How about a National Day of Rememberance about an incident that was far more important than slavery: the complete anhilation of the ORIGINAL inhabitants of Grenada – who were exterminated by the Whites and whose labds the Blacks took or were “given”? How about THAT!!!!
Yet our African young men and women are not allowed to wear their natural African hair style.
A white tourist gets Corn row and the locals thinks it’s cool.
I’m a white woman with “corn rows”. My Scottish granny called them “ tight braids”.

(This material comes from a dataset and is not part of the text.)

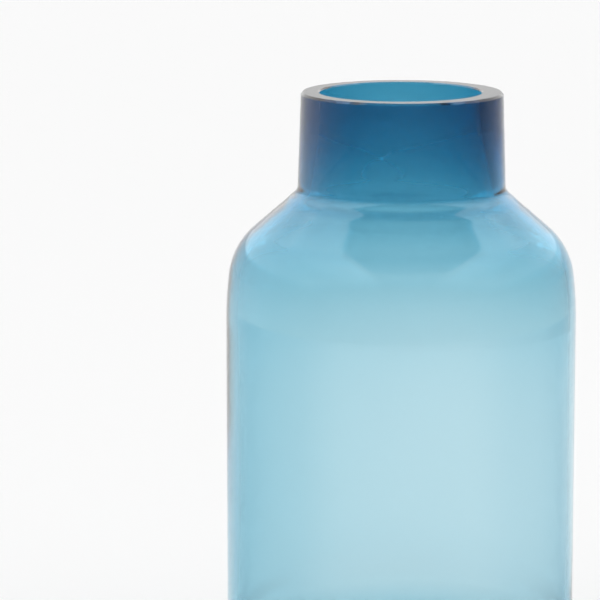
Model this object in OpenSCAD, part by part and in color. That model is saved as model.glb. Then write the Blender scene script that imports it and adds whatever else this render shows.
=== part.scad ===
// Hand blown vase in two layers of glass: a blue lining, thick in the neck and thin in the
// body, inside a clear casing. Both are turned about the vertical axis, stand on z = 0 and
// are fused face to face along one line, which is worked out from the cavity. Millimetres.

/* [Overall] */
// Height from the foot to the ground rim
height = 230; // [190:1:280]
// Outer diameter of the body
body_d = 125; // [105:1:150]

/* [Neck] */
// Outer diameter at the rim
rim_d = 71.8; // [60:0.1:86]
// Outer diameter where the neck line meets the shoulder line
neck_base_d = 74; // [62:0.1:88]
// Height from that meeting point to the rim
neck_h = 35.2; // [30:0.1:60]
// Bore of the mouth
mouth_d = 57.6; // [44:0.1:60]
// Depth below the rim to which the bore is straight, before it tapers open
bore_h = 13; // [6:1:18]
// Bore where its taper meets the shoulder's inside
bore_foot_d = 65.2; // [56:0.1:66]
// Radius of the hollow fillet where the neck runs into the shoulder
neck_fillet_r = 5; // [3:0.5:12]
// Radius on which the bore opens into the shoulder
bore_flare_r = 10; // [5:1:20]
// Width of the ground bevel on the rim's outer edge
outer_bevel = 0.8; // [0.3:0.1:1.5]
// Width of the ground bevel on the rim's inner edge
inner_bevel = 0.5; // [0.2:0.1:1]

/* [Shoulder] */
// Fall of the straight shoulder below the horizontal, in degrees
shoulder_fall = 41; // [35:1:50]
// Radius of the shoulder's round corner
shoulder_r = 25; // [15:1:28]
// Length of the stretch that leans in above the straight body
lean_l = 18; // [17:0.5:26]
// Lean of that stretch from the vertical, in degrees
lean_angle = 7; // [3:0.5:10]
// Radius on which the lean runs into the straight body
lean_r = 130; // [60:5:140]

/* [Walls] */
// Thickness of the shoulder's glass
shoulder_wall = 4.2; // [3:0.1:5]
// Thickness of the body's glass
body_wall = 3.4; // [2.4:0.1:4.5]
// Thickness of the base on the axis
floor_t = 13; // [9:0.5:20]
// Radius of the cavity's lower corner
cavity_heel_r = 24; // [16:1:46]
// Radius of the cavity's shallow bowl of a floor
cavity_floor_r = 260; // [180:10:500]

/* [Blue lining] */
// Thickness of the blue at the rim
lining_rim_t = 4.7; // [2:0.1:5.5]
// Thickness of the blue in the lower body, at its thinnest
lining_body_t = 0.55; // [0.4:0.05:1.2]
// Thickness of the blue on the floor
lining_floor_t = 4; // [2:0.5:6.5]
// Depth below the rim at which most of the neck's extra blue has gone
lining_fade_h = 40; // [30:1:70]
// Height above the floor at which the floor's extra blue has gone
lining_pool_h = 12; // [8:1:30]

/* [Foot] */
// Radius of the outer corner at the foot
heel_r = 12; // [6:0.5:16]
// Width of the flat ring that the vase stands on
foot_ring_w = 6; // [4:0.5:12]
// Rise of the hollow underside on the axis
punt_h = 2.6; // [1:0.1:4]
// Diameter of the polished pontil mark
pontil_d = 26; // [15:1:40]
// Depth of the polished pontil mark
pontil_depth = 0.8; // [0.3:0.1:1.5]

/* [Hidden] */
$fn = 180;

arc_step = 2.5;              // degrees between the points of an arc
straight_step = 5;           // mm between the points of a long straight stretch
bore_bend_r = 50;            // radius on which the straight bore turns into its taper
lining_fade_power = 1.6;     // how abruptly the neck's blue fades

body_r = body_d / 2;
rim_r = rim_d / 2;
mouth_r = mouth_d / 2;
foot_r = body_r - heel_r;
punt_r = foot_r - foot_ring_w;
pontil_r = pontil_d / 2;

// ---- lines and arcs in the radius-height plane -------------------------------------------

function unit(v) = v / norm(v);
function cross_z(a, b) = a[0] * b[1] - a[1] * b[0];

// Points on an arc of radius r that is tangent to both lines of a corner
function rounded_corner(from, corner, to, r) =
    let (
        a = unit(from - corner),
        b = unit(to - corner),
        half = acos(a * b) / 2,
        centre = corner + unit(a + b) * r / sin(half),
        start = corner + a * r / tan(half) - centre,
        turn = sign(cross_z(-a, b)) * (180 - 2 * half),
        steps = max(2, ceil(abs(turn) / arc_step))
    )
    [for (i = [0:steps])
        let (t = turn * i / steps)
        centre + [start[0] * cos(t) - start[1] * sin(t), start[0] * sin(t) + start[1] * cos(t)]];

// An outline through corners [r, z, radius], with an arc at each one that has a radius
function rounded_line(c) =
    [for (i = [0:len(c) - 1])
        let (p = [c[i][0], c[i][1]])
        each (c[i][2] == 0 ? [p]
            : rounded_corner([c[i - 1][0], c[i - 1][1]], p, [c[i + 1][0], c[i + 1][1]], c[i][2]))];

// The same outline with points added along its long straight stretches
function with_steps(p) =
    [for (i = [0:len(p) - 2])
        let (n = max(1, floor(norm(p[i + 1] - p[i]) / straight_step)))
        each [for (k = [0:n - 1]) p[i] + (p[i + 1] - p[i]) * k / n],
     p[len(p) - 1]];

// ---- corners of the glass ----------------------------------------------------------------

// The shoulder's three corners for a wall of the given thicknesses, from the neck's line of
// radius neck_r down to the body: the neck's foot, the round corner, and the end of the lean.
function shoulder_corners(neck_r, wall, side_wall, neck_arc, corner_arc, lean_arc) =
    let (
        neck_z = height - neck_h + (neck_base_d / 2 - neck_r) * tan(shoulder_fall)
            - wall / cos(shoulder_fall),
        side_r = body_r - side_wall,
        corner_r = side_r - lean_l * sin(lean_angle),
        corner_z = neck_z - (corner_r - neck_r) * tan(shoulder_fall),
        lean_z = corner_z - lean_l * cos(lean_angle)
    )
    [[neck_r, neck_z, neck_arc], [corner_r, corner_z, corner_arc], [side_r, lean_z, lean_arc]];

outer_line = rounded_line(concat(
    [[rim_r - outer_bevel, height, 0], [rim_r, height - outer_bevel, 0]],
    shoulder_corners(neck_base_d / 2, 0, 0, neck_fillet_r, shoulder_r, lean_r),
    [[body_r, 0, heel_r], [punt_r, 0, 0]]
));

cavity_r = body_r - body_wall;
// Height at which the cavity's bowl of a floor would meet its wall
floor_edge_z = floor_t + cavity_floor_r - sqrt(pow(cavity_floor_r, 2) - pow(cavity_r, 2));

// The heel's arc touches the wall and lies inside the floor's arc, touching it too
heel_x = cavity_r - cavity_heel_r;
heel_lift = sqrt(pow(cavity_floor_r - cavity_heel_r, 2) - pow(heel_x, 2));
heel_z = floor_t + cavity_floor_r - heel_lift;
floor_angle = asin(heel_x / (cavity_floor_r - cavity_heel_r));

cavity_line = with_steps(concat(
    rounded_line(concat(
        [[mouth_r, height, 0], [mouth_r, height - bore_h, bore_bend_r]],
        shoulder_corners(bore_foot_d / 2, shoulder_wall, body_wall, bore_flare_r,
            shoulder_r - body_wall, lean_r - body_wall),
        [[cavity_r, heel_z, 0]]
    )),
    [for (a = [-arc_step:-arc_step:floor_angle - 90])
        [heel_x + cavity_heel_r * cos(a), heel_z + cavity_heel_r * sin(a)]],
    [for (i = [0:8])
        let (a = floor_angle * (1 - i / 8))
        [cavity_floor_r * sin(a), floor_t + cavity_floor_r * (1 - cos(a))]]
));

// Thickness of the blue at a height: most at the rim, least in the body, a pool on the floor
function lining_t(z) =
    lining_body_t
    + (lining_rim_t - lining_body_t) * exp(-pow((height - z) / lining_fade_h, lining_fade_power))
    + (lining_floor_t - lining_body_t) * exp(-pow(max(0, z - floor_t) / lining_pool_h, 2));

// Direction out of the cavity at a point of its outline
function out_of_cavity(p, i) =
    i == 0 ? [1, 0]
    : i == len(p) - 1 ? [0, -1]
    : let (along = unit(p[i + 1] - p[i - 1])) [-along[1], along[0]];

// The line where the two layers are fused
fused_line = [for (i = [0:len(cavity_line) - 1])
    cavity_line[i] + out_of_cavity(cavity_line, i) * lining_t(cavity_line[i][1])];

// The hollow underside: a shallow cap from the foot ring inwards, with the pontil mark in it
punt_cap_r = (pow(punt_r, 2) + pow(punt_h, 2)) / (2 * punt_h);
pontil_cap_r = (pow(pontil_r, 2) + pow(pontil_depth, 2)) / (2 * pontil_depth);
function punt_z(r) = punt_h - punt_cap_r + sqrt(pow(punt_cap_r, 2) - pow(r, 2));
function pontil_z(r) =
    punt_z(pontil_r) + pontil_depth - pontil_cap_r + sqrt(pow(pontil_cap_r, 2) - pow(r, 2));

underside_line = concat(
    [for (i = [1:10]) let (r = punt_r + (pontil_r - punt_r) * i / 10) [r, punt_z(r)]],
    [for (i = [1:8]) let (r = pontil_r * (1 - i / 8)) [r, pontil_z(r)]]
);

function reversed(p) = [for (i = [len(p) - 1:-1:0]) p[i]];
function without_first(p) = [for (i = [1:len(p) - 1]) p[i]];

module turned(outline) {
    rotate_extrude()
        polygon(outline);
}

// ---- the two layers ----------------------------------------------------------------------

// Clear outer gather: ground rim, neck, shoulder, body, heel, foot ring and hollow underside
module clear_casing() {
    color([0.86, 0.93, 0.96, 0.35])
        turned(concat(outer_line, underside_line, reversed(fused_line)));
}

// Blue inner gather: the bore, the cavity's wall and its floor
module blue_lining() {
    bevelled = concat(
        [[mouth_r + inner_bevel, height], [mouth_r, height - inner_bevel]],
        without_first(cavity_line)
    );
    color([0.16, 0.47, 0.64, 0.6])
        turned(concat(bevelled, reversed(fused_line)));
}

clear_casing();
blue_lining();
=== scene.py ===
"""Hand blown vase in two layers of glass: a blue lining fused inside a clear casing.

Both layers are turned outlines with the slight ripples and the off-centre bore of hand work.
The outlines are lines and arcs in the radius-height plane, in metres, Z up, standing on z = 0.
"""

import math

import bpy
import numpy as np
from bpy.props import FloatProperty, FloatVectorProperty, IntProperty, PointerProperty
from bpy.types import Operator, Panel, PropertyGroup
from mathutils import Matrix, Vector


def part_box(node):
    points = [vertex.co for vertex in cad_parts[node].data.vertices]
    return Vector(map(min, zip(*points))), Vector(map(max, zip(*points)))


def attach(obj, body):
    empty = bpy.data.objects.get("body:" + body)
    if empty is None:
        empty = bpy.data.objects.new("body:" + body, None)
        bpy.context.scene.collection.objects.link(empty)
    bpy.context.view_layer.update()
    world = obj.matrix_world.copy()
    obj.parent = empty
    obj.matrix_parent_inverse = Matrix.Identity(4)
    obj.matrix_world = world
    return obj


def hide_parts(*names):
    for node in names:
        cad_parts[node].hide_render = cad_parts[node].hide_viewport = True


bl_info = {
    "name": "Blown Glass Vase",
    "version": (1, 0, 0),
    "blender": (4, 5, 0),
    "location": "3D View > Sidebar > Vase",
    "description": "Blows a vase of blue glass cased in clear glass, and sets a plain studio round it",
    "category": "Add Mesh",
}

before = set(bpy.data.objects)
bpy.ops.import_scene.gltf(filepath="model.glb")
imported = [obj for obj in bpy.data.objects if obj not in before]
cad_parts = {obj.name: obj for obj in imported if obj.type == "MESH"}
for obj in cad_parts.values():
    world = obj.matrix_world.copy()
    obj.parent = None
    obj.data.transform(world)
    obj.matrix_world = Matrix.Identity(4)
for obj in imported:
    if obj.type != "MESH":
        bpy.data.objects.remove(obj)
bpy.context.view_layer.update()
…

Hair is hair, it does not define a person. The person within is what counts. No time for hatred, finger pointing or sassy mouthing. Love each other, no matter skin color, braids or baldness. My Polish relations were enslaved during World War II. Slavery still happens, worldwide, to this day. Is it wrong? YES! Do I blame you? NO! Don’t point at me, the whites woman with corn rows. Doesn’t that make you one of them?
Excuse me, not allowed to wear their “natural African hair style” ?? Africa is a huge country with many different tribes, all of whom would have their own STYLE of hair. What is NATURAL ? Show YOUR natural hair style. No one is prevented from wearing the style of hair they PREFER which is why there are so many hairstylists and barbers. Your claim is nonsense and FALSE.